Through the years, Suhr became quite familiar with the southwest Detroit area and worked with or recruited some of the talent to come out of there such as Terry Tyler, John Long, Earl Cureton, Derrick Coleman and Steve Smith.

Suhr said Sykes' feeling of family around the UCF basketball team can't possibly be overstated considering he had to survive the mean streets of southwest Detroit. Likely for the first time in years the small forward is in a safe, positive environment and that's why he's blossoming so quickly now.

"It's one of the things that (former Georgetown coach) John Thompson and (former Temple coach) John Chaney always advocated for, which most people never understood. It's that with kids who come from lesser means, if you put them in a great environment and a great college, then it changes their life," Suhr said.

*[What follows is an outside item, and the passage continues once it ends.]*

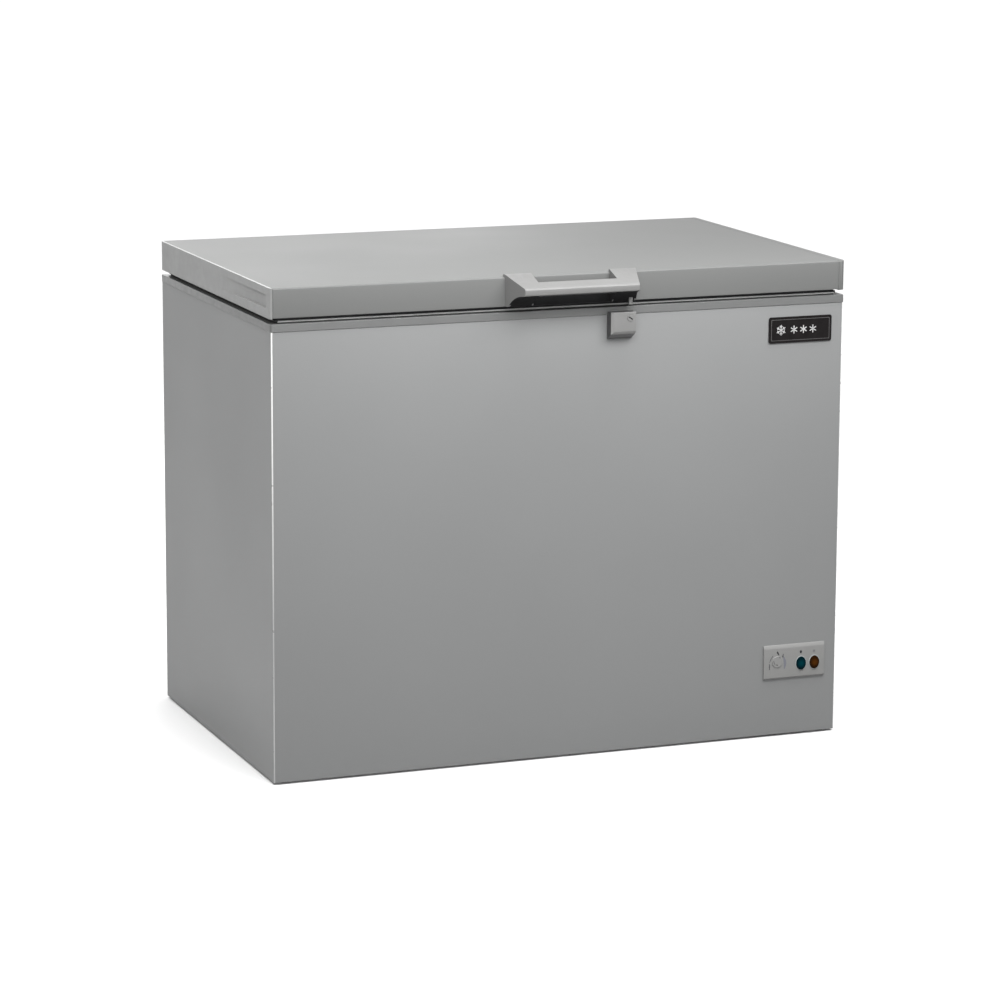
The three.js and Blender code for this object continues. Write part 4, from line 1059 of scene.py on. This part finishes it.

Suhr said that Sykes "absolutely could play in the NBA someday" if he continues his improvement as a player. While that NBA dream is in the back of his mind, Sykes said not a day passes where he doesn't think about how his life could have been different were it not for basketball. And UCF has served as the Petri dish for that growth, and for that Sykes will forever be grateful.

"I think all of the time about how things in my life could have gone, but I prefer to be positive," he said. "I thank God that he guided me here to UCF so that I could come here and do different things and do positive stuff in life."